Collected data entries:

++++++

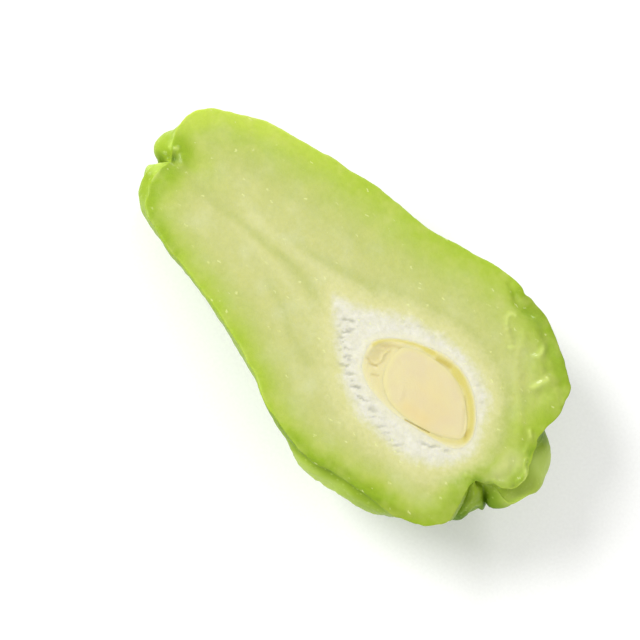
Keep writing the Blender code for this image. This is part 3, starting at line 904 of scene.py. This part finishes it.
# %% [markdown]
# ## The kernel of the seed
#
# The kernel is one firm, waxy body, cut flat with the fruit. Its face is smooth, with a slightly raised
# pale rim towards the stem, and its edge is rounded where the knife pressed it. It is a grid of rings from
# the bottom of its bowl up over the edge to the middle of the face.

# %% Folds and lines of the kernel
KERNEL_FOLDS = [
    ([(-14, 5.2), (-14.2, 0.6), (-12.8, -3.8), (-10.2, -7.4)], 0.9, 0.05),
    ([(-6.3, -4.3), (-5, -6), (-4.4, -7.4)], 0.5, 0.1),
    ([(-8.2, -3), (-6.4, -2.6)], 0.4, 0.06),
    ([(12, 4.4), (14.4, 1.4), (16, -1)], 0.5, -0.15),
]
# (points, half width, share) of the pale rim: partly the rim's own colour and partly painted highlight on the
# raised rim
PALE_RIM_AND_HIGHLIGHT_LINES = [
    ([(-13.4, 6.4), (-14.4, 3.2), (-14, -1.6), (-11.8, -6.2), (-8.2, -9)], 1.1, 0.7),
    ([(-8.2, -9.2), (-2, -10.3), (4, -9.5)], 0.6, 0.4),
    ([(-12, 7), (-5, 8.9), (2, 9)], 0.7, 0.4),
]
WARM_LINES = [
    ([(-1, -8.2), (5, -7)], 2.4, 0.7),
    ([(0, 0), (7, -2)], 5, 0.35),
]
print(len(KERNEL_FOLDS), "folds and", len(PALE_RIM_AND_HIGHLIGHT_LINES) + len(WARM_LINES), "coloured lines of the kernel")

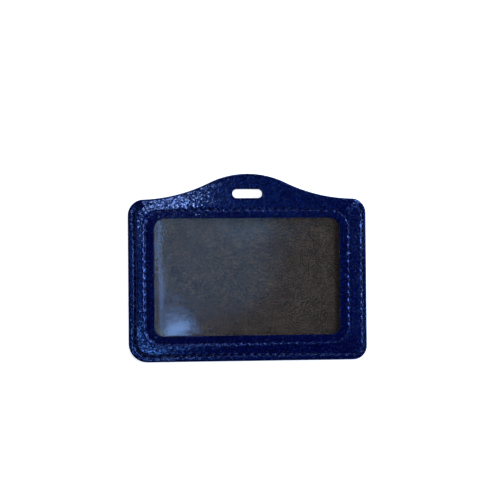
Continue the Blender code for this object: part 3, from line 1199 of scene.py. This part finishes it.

++++++

GIVEN EXERCISE - Print the records above exactly as they appear.

COMPLETED TASK -
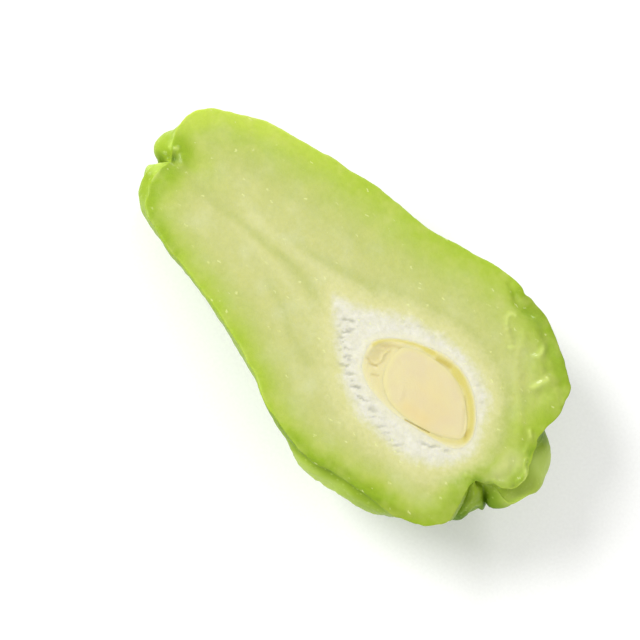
Keep writing the Blender code for this image. This is part 3, starting at line 904 of scene.py. This part finishes it.
# %% [markdown]
# ## The kernel of the seed
#
# The kernel is one firm, waxy body, cut flat with the fruit. Its face is smooth, with a slightly raised
# pale rim towards the stem, and its edge is rounded where the knife pressed it. It is a grid of rings from
# the bottom of its bowl up over the edge to the middle of the face.

# %% Folds and lines of the kernel
KERNEL_FOLDS = [
    ([(-14, 5.2), (-14.2, 0.6), (-12.8, -3.8), (-10.2, -7.4)], 0.9, 0.05),
    ([(-6.3, -4.3), (-5, -6), (-4.4, -7.4)], 0.5, 0.1),
    ([(-8.2, -3), (-6.4, -2.6)], 0.4, 0.06),
    ([(12, 4.4), (14.4, 1.4), (16, -1)], 0.5, -0.15),
]
# (points, half width, share) of the pale rim: partly the rim's own colour and partly painted highlight on the
# raised rim
PALE_RIM_AND_HIGHLIGHT_LINES = [
    ([(-13.4, 6.4), (-14.4, 3.2), (-14, -1.6), (-11.8, -6.2), (-8.2, -9)], 1.1, 0.7),
    ([(-8.2, -9.2), (-2, -10.3), (4, -9.5)], 0.6, 0.4),
    ([(-12, 7), (-5, 8.9), (2, 9)], 0.7, 0.4),
]
WARM_LINES = [
    ([(-1, -8.2), (5, -7)], 2.4, 0.7),
    ([(0, 0), (7, -2)], 5, 0.35),
]
print(len(KERNEL_FOLDS), "folds and", len(PALE_RIM_AND_HIGHLIGHT_LINES) + len(WARM_LINES), "coloured lines of the kernel")

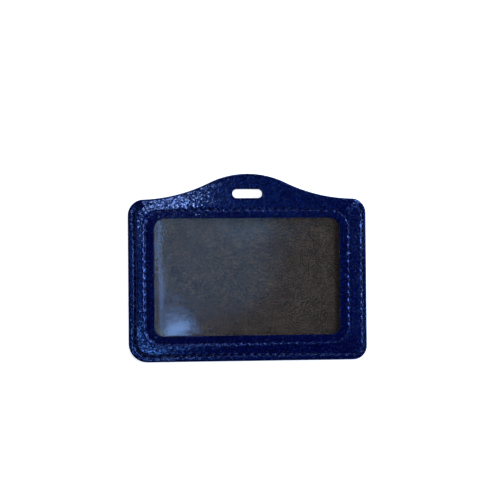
Continue the Blender code for this object: part 3, from line 1199 of scene.py. This part finishes it.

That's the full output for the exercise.